Today I got stucked to:
# rudder agent run -i Rudder agent 4.1.8-trusty0 (CFEngine Core 3.10.2) Node uuid: 791c561f-baa5-4030-a325-20c5d65cde10 /var/rudder/ncf/common/30_generic_methods/file_ensure_key_value_option.cf:60:0: error: Undefined bundle ncf_maintain_keys_values_option with type edit_line error: Policy failed validation with command '"/var/rudder/cfengine-community/bin/cf-promises" -c "/var/rudder/cfengine-community/inputs/promises.cf"' error: Failsafe condition triggered. Interactive session detected, skipping failsafe.cf execution. error: Error reading CFEngine policy. Exiting...
So I suppose something is broken in initial promises in new build.
The current brief workaround is to revert agent version to 4.1.7.
But this is not so plain with rudder repo (at least for ubuntu 14.04), because of only the last version on index. (I done revert by means of my local repo: just placed agent here and turned off rudder repo.)
Updated by Benoît PECCATTE about 7 years ago
- Severity set to Major - prevents use of part of Rudder | no simple workaround
- User visibility set to Getting started - demo | first install | level 1 Techniques
- Effort required set to Small
- Priority changed from 0 to 85
It seem that ncf has not been upgraded with your rudder package.
could you try upgrading it ?
As for our side, we should update the dependency on ncf to be exact.
Updated by Dmitry Svyatogorov about 7 years ago
As far as I understand, NCF is server-side. On ubuntu-clients rudder installations are alike to:
# dpkg -l |grep ncf # dpkg -l |grep rudder ii rsyslog 7.4.4-1ubuntu2.6rudder1 amd64 reliable system and kernel logging daemon ii rudder-agent 4.1.5-trusty0 amd64 Configuration management and audit tool - agent
The problematic promises was generated on server 4.1.3, that was installed on fresh distro and had not yet been upgraded. However, directives was imported from old 3.2.10 through API, and NCF was rsynced because it's not yet covered by API.
So, have I to do something with NCF on server-side? M.b. I missed some nuance during server "resettlement"?
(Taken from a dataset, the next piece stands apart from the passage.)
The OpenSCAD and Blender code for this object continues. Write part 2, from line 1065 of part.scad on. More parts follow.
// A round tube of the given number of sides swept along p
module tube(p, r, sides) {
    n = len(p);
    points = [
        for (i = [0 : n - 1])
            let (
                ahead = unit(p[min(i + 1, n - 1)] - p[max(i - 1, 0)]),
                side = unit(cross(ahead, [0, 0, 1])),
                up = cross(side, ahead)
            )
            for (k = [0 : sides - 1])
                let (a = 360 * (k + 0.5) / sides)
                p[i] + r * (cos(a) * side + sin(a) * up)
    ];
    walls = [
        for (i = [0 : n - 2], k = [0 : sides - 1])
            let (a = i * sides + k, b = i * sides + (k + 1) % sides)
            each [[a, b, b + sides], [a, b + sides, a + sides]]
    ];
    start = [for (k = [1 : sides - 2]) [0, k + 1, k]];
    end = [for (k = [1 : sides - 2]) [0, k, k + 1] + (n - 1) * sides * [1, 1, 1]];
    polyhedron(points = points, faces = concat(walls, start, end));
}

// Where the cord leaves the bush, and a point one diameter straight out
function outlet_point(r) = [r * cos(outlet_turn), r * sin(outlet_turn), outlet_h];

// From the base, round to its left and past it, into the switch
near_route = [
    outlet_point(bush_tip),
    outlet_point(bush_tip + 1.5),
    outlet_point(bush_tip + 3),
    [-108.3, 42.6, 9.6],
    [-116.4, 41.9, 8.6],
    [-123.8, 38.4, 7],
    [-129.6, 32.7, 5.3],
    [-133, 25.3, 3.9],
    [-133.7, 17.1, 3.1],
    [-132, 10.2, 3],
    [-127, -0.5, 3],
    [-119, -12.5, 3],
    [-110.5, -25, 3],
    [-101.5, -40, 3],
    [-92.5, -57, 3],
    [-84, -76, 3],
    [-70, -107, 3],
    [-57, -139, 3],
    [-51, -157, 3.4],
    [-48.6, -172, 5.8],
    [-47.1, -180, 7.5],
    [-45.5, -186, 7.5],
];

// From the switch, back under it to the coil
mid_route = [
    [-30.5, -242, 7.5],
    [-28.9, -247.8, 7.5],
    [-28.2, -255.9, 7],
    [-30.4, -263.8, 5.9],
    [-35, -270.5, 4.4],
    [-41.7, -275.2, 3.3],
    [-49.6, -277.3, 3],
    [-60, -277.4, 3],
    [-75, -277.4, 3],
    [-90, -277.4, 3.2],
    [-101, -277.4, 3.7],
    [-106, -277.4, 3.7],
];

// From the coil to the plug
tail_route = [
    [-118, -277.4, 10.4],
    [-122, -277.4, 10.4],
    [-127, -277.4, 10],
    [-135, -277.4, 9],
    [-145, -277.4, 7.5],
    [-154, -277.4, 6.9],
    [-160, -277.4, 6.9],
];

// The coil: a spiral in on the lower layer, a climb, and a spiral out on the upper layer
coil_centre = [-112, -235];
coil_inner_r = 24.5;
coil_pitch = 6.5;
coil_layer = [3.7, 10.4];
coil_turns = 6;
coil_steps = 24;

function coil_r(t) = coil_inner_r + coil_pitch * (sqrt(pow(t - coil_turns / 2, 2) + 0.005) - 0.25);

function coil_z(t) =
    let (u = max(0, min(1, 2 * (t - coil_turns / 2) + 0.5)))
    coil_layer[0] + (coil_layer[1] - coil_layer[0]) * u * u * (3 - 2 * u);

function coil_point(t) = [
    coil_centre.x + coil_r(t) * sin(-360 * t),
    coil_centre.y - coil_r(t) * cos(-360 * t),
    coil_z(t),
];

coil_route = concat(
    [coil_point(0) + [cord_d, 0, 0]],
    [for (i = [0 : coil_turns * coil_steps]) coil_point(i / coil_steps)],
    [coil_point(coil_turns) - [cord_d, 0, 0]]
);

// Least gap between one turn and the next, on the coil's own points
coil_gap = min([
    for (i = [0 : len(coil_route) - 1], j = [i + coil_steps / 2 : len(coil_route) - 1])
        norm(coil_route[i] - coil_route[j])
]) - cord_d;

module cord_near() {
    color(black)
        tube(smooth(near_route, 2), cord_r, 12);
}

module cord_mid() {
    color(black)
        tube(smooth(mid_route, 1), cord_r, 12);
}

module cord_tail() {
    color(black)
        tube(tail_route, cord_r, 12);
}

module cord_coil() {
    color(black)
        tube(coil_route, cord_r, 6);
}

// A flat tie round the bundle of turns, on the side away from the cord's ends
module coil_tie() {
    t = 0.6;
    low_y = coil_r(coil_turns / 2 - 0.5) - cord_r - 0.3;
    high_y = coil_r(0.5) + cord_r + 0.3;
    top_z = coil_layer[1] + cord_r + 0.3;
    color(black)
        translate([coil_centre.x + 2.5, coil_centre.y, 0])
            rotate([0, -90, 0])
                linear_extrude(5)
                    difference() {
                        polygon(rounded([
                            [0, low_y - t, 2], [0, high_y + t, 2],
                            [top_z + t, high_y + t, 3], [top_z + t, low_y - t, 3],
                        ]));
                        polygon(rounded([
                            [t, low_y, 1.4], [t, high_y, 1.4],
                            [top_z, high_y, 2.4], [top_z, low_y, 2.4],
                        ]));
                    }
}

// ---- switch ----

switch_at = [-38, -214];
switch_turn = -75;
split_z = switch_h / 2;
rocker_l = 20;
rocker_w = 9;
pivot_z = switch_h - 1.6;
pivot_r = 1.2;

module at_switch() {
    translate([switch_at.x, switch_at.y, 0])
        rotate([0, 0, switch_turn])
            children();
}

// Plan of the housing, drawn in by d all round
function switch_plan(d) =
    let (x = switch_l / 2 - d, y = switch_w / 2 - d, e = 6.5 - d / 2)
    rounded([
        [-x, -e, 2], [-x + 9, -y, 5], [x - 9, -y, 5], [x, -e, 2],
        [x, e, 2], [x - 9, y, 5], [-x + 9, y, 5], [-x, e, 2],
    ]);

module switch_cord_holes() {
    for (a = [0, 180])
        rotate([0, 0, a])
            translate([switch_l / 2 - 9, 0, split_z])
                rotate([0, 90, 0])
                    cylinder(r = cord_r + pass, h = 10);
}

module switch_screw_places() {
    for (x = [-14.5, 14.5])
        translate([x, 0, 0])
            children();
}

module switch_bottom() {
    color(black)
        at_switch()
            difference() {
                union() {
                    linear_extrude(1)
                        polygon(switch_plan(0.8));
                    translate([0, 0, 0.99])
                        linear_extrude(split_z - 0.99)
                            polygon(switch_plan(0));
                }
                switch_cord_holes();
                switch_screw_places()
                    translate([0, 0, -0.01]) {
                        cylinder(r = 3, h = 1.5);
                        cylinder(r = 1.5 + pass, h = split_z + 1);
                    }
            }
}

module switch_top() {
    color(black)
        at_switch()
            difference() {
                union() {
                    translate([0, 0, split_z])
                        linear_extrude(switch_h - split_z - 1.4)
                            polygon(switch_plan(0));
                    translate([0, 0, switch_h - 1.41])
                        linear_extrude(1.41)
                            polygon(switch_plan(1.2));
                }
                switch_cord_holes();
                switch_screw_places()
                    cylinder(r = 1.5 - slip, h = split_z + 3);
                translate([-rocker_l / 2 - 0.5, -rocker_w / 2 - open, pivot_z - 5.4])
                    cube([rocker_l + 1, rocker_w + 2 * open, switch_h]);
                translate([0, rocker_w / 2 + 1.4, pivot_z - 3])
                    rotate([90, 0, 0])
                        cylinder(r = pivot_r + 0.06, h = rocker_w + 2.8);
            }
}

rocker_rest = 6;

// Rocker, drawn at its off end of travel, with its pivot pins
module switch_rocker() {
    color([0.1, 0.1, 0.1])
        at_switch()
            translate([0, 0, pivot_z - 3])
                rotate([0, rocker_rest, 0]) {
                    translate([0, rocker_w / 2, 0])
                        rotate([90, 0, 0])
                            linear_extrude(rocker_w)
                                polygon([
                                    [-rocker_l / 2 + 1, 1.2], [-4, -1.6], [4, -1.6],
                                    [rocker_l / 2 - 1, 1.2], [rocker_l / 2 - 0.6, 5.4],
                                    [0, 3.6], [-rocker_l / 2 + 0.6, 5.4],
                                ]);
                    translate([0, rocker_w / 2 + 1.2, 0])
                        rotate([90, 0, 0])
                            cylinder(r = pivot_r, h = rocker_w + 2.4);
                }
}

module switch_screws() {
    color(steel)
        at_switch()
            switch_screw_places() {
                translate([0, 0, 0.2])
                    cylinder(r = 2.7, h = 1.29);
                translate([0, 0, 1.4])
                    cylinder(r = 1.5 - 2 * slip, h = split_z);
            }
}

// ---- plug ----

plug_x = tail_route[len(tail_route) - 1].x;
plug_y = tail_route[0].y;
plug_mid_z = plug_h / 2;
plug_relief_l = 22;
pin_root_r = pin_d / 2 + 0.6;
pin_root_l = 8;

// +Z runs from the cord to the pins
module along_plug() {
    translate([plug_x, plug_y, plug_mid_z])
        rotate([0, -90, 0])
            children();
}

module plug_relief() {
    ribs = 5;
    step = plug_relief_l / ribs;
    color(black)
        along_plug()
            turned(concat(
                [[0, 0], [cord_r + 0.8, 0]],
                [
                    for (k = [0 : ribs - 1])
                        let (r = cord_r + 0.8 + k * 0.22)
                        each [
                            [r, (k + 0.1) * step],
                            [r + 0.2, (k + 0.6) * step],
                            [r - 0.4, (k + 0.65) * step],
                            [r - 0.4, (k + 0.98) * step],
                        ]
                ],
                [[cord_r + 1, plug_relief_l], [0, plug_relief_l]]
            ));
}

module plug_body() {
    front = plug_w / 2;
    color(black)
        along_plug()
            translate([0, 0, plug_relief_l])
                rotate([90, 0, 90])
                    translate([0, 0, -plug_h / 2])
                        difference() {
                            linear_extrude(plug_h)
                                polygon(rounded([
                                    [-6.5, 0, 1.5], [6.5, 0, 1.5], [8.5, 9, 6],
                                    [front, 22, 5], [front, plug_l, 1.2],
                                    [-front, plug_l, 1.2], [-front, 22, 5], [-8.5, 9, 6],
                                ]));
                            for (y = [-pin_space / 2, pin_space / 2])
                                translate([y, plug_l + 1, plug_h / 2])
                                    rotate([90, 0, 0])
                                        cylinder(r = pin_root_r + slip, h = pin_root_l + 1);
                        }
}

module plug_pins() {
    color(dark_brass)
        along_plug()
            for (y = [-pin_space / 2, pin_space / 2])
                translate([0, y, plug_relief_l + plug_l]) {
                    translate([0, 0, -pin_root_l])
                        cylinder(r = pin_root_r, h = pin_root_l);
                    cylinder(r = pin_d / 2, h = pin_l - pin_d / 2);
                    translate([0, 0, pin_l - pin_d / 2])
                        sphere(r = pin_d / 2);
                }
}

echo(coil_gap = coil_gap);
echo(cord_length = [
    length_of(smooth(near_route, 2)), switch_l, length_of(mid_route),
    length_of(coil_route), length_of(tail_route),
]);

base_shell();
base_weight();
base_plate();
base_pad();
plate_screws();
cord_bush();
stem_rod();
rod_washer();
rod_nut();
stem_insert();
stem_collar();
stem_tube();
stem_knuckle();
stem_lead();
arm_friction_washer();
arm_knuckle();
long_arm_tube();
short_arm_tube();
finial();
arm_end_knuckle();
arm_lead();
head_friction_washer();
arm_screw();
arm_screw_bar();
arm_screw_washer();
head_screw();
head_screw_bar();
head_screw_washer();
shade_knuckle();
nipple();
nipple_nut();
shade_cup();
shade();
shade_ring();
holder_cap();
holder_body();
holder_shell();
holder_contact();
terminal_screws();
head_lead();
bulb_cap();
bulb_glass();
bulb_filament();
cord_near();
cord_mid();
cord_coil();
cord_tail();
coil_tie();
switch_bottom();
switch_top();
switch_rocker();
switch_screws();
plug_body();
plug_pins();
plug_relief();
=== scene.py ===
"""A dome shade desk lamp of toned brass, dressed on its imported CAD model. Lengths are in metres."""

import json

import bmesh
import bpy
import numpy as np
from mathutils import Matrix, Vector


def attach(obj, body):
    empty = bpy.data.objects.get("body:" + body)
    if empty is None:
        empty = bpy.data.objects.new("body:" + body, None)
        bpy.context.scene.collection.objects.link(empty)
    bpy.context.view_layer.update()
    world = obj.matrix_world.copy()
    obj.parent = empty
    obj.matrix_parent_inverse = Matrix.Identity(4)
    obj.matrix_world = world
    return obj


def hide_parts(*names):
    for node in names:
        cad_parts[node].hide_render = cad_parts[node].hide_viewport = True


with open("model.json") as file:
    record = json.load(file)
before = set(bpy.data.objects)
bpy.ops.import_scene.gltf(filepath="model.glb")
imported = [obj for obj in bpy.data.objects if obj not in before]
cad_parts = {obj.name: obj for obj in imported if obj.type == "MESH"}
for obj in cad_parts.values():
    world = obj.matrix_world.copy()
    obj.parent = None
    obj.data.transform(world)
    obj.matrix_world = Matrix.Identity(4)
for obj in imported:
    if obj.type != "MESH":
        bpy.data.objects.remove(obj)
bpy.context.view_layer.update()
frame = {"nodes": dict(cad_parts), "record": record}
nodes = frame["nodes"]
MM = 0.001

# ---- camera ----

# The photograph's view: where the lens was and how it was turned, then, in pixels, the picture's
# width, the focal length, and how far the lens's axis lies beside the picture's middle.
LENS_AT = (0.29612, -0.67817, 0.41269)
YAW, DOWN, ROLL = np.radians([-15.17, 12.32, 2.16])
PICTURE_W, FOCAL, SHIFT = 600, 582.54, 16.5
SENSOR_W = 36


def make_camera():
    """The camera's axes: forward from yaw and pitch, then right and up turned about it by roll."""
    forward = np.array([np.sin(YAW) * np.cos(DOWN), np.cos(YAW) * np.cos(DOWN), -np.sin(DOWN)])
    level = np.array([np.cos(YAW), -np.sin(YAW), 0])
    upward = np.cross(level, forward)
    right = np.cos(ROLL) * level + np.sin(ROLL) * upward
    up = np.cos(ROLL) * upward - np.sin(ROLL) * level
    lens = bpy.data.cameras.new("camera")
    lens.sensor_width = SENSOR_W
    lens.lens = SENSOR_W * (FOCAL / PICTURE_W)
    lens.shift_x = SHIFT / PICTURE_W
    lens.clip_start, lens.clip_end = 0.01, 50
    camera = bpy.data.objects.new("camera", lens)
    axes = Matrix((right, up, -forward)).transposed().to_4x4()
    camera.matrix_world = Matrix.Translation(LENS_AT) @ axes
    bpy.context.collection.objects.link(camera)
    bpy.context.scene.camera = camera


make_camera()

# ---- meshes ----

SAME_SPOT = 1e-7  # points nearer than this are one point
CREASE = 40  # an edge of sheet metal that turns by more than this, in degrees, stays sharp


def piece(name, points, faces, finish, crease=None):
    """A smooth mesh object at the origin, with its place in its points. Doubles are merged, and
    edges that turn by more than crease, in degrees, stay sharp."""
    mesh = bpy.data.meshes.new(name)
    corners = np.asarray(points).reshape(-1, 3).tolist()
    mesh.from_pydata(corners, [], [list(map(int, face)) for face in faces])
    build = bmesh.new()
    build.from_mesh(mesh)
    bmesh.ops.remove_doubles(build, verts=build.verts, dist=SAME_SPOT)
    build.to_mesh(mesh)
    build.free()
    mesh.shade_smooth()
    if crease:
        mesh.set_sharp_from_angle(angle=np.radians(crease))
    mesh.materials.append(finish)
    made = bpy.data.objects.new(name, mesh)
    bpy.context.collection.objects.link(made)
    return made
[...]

Updated by Benoît PECCATTE about 7 years ago
The question was about ncf version on the server side.
You said that you rsynced ncf from 3.2, which folder did you synchronize ?
Rudder cannot work on 4.1 with ncf from 3.2.
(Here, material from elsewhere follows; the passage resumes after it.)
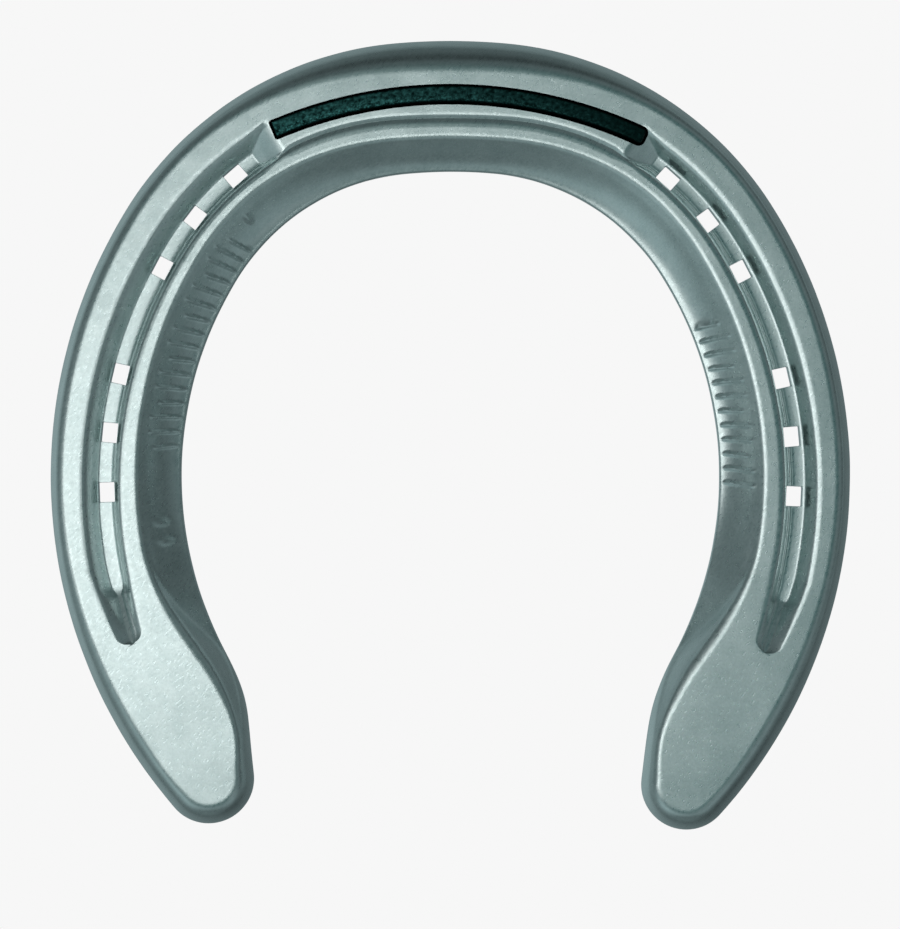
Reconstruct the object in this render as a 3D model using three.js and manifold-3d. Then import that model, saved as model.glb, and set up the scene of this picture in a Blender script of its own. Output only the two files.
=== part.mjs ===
// A forged aluminium horseshoe with a steel wear bar let into its toe.
//
// Millimetres. +Y points at the toe, +Z is the ground side, and z = 0 is the face that bears on
// the hoof. The origin is the middle of the shoe's box, on the hoof face.
//
// Two distances place everything: "reach" is walked along the outer edge from the middle of the
// toe, and "inset" is measured square in from the outer edge. Heights are z.
import * as THREE from 'three';
import { mergeVertices } from 'three/addons/utils/BufferGeometryUtils.js';
import Module from 'manifold-3d';

const wasm = await Module();
wasm.setup();
const { clamp, lerp, smoothstep, degToRad } = THREE.MathUtils;

// ---- Driving dimensions ----

const THICKNESS = 9;
const WEB = 20;

// Outer edge in plan, one side, as tangent arcs: flattened toe, quarter, branch.
const TOE_Y = 60.2;
const OUTER_ARCS = [
  { length: 8.3, radius: 96 },
  { length: 49.9, radius: 53.8 },
  { length: 110, radius: 77.3 },
];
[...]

You should make sure that you have the last version of ncf on your server.
Updated by Dmitry Svyatogorov almost 7 years ago
Finally, I found the cause. It's not NCF.
The stand-alone host was executed prepacked bundle from older agent.
We currently are using this trick to execute run-once recipe on out-of-rudder hosts.
The mistake was to install the actual agent instead of putting the version under which the bundle was prepared. In this case error looks like "agent is crashing while working with older server", but in fact is not.
- M.b. it will be rational to use some mark inside pulled promises to produce more informative "wtf version mismatch"?
- M.b. it will be helpful to document such a trick? It's usefull during migration of a large infrastructure to Rudder.
Sorry for false alarm.
Updated by François ARMAND almost 7 years ago
- Status changed from New to Rejected
No problem, we are glad that you found the root cause !
We are thinking to had some version sanity check to prevent that kind of problem (or more preciselly, to give meaningfull info to the user in that case). We are not here yet.
I'm closing this one :)